* **Written exercise**
Please repeat the records below exactly, from the first line through the line containing "return blank.makeFillet(FLARE, foot)", and nothing more.
* Begin Records for this task *
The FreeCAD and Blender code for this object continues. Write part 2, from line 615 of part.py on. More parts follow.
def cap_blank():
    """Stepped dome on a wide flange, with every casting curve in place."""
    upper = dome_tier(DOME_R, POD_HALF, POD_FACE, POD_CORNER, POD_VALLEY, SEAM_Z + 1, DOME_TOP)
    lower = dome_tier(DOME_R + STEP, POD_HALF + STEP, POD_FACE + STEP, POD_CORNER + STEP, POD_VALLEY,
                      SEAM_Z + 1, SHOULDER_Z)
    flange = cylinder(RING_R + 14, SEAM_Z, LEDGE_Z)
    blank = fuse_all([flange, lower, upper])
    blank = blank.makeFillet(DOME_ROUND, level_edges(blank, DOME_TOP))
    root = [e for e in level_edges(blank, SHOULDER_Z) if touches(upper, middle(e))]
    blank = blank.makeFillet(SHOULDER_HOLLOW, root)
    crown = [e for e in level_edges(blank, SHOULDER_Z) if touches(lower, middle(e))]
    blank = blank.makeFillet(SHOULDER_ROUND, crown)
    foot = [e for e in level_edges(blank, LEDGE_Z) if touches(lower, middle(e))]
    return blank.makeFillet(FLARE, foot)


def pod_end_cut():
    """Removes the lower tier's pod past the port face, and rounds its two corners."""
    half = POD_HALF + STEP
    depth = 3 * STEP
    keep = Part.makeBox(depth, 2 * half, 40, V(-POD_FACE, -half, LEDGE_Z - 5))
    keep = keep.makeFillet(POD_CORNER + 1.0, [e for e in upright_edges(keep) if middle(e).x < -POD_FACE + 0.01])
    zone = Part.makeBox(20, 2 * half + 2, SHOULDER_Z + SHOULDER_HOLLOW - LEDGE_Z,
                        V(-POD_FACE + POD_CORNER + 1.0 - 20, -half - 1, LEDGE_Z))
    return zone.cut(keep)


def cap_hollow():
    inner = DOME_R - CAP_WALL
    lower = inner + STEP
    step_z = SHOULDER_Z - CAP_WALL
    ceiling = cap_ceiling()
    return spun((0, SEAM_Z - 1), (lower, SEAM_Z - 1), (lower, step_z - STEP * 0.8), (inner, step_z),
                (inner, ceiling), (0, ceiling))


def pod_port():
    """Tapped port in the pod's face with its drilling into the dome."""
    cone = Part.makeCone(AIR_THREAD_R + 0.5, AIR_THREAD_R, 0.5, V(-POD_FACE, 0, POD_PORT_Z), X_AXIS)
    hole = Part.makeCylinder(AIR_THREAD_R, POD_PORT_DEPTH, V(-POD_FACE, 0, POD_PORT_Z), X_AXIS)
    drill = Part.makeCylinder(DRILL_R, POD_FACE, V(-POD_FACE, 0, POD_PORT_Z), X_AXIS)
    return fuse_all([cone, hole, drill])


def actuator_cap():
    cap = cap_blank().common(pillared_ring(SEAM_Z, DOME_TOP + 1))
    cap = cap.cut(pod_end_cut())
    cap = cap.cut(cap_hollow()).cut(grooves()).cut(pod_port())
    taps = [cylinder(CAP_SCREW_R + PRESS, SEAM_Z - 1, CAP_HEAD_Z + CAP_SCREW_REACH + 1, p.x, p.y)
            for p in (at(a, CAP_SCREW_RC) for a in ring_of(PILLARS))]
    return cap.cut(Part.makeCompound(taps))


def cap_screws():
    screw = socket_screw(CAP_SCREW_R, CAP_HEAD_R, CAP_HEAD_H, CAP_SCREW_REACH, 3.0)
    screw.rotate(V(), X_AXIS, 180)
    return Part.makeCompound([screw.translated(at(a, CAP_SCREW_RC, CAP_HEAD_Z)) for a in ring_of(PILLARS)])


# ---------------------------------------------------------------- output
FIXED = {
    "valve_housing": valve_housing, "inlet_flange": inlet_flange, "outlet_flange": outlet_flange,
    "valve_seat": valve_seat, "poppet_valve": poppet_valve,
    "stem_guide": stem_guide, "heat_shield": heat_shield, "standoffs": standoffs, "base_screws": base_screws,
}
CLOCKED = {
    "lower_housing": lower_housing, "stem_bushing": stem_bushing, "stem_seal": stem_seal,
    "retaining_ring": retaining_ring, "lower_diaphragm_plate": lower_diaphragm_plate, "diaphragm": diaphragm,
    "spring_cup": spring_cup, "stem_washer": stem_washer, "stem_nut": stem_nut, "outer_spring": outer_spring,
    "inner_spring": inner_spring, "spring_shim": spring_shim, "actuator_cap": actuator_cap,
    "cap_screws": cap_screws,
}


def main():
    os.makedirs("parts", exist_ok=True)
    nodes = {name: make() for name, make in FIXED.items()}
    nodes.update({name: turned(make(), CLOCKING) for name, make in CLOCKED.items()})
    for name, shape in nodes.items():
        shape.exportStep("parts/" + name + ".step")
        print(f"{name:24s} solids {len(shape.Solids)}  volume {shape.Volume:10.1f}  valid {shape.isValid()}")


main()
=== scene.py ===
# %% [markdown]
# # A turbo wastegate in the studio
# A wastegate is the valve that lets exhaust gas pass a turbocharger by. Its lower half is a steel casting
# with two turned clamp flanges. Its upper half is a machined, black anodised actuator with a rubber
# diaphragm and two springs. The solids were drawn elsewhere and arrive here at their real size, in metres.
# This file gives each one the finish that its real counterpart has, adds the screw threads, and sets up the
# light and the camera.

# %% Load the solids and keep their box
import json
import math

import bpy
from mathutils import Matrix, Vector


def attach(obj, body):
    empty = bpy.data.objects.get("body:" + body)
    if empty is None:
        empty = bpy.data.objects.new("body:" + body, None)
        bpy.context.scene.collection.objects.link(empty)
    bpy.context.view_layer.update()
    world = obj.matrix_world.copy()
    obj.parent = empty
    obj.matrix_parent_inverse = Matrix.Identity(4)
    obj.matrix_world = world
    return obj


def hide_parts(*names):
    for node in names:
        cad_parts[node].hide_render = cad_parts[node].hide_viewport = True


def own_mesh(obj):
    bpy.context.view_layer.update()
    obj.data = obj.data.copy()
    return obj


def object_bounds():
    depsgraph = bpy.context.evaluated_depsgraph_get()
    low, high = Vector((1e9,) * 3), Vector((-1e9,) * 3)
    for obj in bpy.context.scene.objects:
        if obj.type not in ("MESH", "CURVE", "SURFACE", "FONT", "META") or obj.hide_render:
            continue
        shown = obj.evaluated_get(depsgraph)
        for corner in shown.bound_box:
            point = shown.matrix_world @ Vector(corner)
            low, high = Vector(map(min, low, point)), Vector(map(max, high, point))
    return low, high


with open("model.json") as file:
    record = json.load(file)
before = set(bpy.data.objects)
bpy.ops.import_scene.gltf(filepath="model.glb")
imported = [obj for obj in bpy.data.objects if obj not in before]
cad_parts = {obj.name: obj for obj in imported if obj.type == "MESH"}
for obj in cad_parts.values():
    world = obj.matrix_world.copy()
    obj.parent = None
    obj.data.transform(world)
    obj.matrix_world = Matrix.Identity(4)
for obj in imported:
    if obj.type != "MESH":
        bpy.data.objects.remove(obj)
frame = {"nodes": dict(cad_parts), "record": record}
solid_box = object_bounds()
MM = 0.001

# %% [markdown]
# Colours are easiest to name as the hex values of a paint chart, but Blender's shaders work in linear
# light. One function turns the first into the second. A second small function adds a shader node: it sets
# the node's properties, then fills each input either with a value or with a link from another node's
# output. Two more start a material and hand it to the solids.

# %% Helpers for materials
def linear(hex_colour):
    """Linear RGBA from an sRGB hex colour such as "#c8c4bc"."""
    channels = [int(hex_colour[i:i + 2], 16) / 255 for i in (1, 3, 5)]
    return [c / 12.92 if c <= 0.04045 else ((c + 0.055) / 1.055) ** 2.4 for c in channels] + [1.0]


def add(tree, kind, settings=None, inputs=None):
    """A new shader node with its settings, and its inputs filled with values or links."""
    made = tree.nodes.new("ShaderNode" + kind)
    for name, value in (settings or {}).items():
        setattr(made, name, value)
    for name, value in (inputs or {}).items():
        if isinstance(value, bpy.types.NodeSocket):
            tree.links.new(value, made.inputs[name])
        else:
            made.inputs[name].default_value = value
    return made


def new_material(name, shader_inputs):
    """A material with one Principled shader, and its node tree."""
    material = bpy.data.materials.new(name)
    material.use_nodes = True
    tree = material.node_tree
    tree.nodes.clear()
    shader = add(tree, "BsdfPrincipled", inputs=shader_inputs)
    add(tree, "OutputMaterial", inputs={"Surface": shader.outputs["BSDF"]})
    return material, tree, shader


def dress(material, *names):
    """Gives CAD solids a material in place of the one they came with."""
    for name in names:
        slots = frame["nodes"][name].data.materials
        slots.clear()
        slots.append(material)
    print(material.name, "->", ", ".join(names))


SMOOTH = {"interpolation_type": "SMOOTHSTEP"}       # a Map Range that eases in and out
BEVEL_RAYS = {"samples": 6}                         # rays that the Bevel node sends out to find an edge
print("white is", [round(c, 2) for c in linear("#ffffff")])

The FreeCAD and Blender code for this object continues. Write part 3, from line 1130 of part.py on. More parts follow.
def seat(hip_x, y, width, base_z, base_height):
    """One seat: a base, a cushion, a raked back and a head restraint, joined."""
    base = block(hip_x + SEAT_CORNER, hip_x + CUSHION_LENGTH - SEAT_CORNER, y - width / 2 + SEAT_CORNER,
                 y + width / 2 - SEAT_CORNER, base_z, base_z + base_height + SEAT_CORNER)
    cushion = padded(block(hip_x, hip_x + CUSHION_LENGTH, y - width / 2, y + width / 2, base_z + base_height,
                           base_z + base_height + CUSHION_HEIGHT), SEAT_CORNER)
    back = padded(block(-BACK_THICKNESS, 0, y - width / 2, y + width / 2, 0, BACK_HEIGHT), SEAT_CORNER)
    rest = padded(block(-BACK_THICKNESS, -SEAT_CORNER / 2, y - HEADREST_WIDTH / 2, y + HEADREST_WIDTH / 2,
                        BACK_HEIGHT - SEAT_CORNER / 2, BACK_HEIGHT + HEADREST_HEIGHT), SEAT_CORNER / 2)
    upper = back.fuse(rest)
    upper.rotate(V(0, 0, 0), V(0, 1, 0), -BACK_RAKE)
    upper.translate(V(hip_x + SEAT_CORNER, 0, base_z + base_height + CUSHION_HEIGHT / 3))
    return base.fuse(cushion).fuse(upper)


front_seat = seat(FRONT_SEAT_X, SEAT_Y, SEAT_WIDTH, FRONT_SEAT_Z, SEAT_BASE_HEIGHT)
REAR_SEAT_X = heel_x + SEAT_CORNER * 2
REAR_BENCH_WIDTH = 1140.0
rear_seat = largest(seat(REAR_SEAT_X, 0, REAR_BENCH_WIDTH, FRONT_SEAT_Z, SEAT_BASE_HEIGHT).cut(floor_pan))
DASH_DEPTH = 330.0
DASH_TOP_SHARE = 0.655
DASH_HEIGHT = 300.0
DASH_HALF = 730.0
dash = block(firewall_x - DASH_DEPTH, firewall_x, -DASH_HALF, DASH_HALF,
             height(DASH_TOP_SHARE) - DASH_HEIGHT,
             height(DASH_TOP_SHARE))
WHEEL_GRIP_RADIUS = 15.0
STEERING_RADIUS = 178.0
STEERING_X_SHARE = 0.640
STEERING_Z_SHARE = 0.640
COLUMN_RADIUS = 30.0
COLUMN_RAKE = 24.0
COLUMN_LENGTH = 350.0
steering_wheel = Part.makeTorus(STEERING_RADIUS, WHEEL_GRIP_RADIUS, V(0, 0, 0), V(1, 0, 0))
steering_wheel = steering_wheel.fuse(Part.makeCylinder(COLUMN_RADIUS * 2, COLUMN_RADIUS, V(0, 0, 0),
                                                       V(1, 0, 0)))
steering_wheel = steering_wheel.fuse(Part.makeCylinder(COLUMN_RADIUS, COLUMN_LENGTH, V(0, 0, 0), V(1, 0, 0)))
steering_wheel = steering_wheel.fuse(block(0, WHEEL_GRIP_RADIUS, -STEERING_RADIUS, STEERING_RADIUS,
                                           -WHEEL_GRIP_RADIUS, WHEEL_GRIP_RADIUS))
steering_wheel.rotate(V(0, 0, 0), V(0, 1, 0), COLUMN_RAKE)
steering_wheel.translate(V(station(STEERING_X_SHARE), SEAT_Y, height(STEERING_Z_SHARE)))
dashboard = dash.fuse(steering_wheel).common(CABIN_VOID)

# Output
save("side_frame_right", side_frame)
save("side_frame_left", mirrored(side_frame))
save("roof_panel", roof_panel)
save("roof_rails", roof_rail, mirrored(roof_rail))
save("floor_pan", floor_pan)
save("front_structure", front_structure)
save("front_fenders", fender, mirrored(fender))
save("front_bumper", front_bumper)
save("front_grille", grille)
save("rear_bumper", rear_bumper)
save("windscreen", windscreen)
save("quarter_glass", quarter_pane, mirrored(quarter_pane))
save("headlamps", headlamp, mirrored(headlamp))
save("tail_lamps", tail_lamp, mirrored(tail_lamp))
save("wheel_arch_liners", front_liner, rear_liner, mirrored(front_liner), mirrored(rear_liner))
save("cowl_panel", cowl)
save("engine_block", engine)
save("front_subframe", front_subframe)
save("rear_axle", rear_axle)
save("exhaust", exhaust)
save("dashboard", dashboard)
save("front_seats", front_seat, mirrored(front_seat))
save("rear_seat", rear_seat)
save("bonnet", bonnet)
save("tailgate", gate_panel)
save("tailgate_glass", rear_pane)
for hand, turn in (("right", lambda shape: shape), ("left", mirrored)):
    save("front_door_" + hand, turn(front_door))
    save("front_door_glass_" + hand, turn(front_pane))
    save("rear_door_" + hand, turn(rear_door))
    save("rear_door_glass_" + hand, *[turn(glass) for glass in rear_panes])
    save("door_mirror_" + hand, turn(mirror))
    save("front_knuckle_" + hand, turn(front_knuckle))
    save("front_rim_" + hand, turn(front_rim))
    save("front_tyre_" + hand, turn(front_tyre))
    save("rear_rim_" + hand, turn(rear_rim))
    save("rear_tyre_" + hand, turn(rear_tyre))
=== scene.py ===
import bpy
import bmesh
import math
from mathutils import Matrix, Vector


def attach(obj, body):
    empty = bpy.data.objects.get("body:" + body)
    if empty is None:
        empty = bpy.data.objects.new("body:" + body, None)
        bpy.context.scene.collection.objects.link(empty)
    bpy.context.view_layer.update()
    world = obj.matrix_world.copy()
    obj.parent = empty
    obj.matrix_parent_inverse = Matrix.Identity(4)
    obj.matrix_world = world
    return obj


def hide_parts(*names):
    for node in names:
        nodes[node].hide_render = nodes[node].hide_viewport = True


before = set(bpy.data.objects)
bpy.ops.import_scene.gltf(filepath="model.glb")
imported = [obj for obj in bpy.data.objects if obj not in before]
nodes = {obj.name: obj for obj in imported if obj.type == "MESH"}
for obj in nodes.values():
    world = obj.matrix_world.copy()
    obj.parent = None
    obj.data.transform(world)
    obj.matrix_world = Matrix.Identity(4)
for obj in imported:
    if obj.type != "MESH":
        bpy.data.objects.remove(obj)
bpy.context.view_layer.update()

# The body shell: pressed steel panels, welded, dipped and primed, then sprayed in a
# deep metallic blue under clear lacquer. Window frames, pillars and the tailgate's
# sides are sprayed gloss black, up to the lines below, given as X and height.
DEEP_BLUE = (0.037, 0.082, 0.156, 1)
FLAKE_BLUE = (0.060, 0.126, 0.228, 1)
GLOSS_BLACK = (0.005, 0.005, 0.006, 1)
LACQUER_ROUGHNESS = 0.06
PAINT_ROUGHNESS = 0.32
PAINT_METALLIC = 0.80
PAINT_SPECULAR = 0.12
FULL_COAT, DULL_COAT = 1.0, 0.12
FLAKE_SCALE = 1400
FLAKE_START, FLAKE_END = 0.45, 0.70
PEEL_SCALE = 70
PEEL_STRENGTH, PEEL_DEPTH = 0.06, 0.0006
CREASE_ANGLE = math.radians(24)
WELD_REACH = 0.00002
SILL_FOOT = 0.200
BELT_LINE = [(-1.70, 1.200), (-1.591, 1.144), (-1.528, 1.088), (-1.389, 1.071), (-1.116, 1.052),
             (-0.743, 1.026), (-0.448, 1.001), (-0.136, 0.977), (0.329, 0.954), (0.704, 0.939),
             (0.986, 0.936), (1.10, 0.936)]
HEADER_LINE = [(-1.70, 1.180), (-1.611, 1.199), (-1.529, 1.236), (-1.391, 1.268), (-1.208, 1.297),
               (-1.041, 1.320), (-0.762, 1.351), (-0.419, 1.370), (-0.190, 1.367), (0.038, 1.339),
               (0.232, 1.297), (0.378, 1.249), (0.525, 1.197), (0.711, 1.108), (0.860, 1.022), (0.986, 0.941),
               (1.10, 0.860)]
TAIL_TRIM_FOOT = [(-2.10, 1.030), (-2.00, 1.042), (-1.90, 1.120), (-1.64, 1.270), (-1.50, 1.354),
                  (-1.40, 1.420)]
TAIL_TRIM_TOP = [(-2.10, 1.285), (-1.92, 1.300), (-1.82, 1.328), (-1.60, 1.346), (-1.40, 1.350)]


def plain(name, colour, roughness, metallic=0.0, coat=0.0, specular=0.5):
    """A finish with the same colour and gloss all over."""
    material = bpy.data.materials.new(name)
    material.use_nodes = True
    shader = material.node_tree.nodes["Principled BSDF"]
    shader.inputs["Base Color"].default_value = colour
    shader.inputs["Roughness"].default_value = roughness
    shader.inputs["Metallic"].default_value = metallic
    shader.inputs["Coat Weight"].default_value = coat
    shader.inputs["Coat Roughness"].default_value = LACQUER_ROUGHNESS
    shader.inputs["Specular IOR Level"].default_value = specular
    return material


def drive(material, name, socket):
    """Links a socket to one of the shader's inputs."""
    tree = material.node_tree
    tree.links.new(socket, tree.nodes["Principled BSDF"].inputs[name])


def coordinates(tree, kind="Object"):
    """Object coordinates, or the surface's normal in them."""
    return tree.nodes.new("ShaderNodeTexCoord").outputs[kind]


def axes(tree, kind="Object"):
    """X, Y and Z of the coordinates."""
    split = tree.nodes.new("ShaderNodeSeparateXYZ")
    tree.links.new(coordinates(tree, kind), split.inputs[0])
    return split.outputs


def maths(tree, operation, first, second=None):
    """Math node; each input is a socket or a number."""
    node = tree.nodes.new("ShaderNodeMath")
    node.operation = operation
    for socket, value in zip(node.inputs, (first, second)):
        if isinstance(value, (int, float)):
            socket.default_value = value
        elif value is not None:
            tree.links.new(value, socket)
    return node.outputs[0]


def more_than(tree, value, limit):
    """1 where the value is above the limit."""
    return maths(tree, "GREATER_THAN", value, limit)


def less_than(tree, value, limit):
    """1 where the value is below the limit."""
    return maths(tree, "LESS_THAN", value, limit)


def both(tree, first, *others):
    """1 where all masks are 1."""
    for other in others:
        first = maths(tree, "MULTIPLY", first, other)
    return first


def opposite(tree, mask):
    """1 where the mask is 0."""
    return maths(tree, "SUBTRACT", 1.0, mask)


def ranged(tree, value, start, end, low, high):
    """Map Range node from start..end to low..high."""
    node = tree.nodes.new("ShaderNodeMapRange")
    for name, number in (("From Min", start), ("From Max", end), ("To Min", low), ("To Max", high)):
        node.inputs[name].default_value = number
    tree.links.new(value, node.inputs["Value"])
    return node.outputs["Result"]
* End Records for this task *
* **Expected output**
The FreeCAD and Blender code for this object continues. Write part 2, from line 615 of part.py on. More parts follow.
def cap_blank():
    """Stepped dome on a wide flange, with every casting curve in place."""
    upper = dome_tier(DOME_R, POD_HALF, POD_FACE, POD_CORNER, POD_VALLEY, SEAM_Z + 1, DOME_TOP)
    lower = dome_tier(DOME_R + STEP, POD_HALF + STEP, POD_FACE + STEP, POD_CORNER + STEP, POD_VALLEY,
                      SEAM_Z + 1, SHOULDER_Z)
    flange = cylinder(RING_R + 14, SEAM_Z, LEDGE_Z)
    blank = fuse_all([flange, lower, upper])
    blank = blank.makeFillet(DOME_ROUND, level_edges(blank, DOME_TOP))
    root = [e for e in level_edges(blank, SHOULDER_Z) if touches(upper, middle(e))]
    blank = blank.makeFillet(SHOULDER_HOLLOW, root)
    crown = [e for e in level_edges(blank, SHOULDER_Z) if touches(lower, middle(e))]
    blank = blank.makeFillet(SHOULDER_ROUND, crown)
    foot = [e for e in level_edges(blank, LEDGE_Z) if touches(lower, middle(e))]
    return blank.makeFillet(FLARE, foot)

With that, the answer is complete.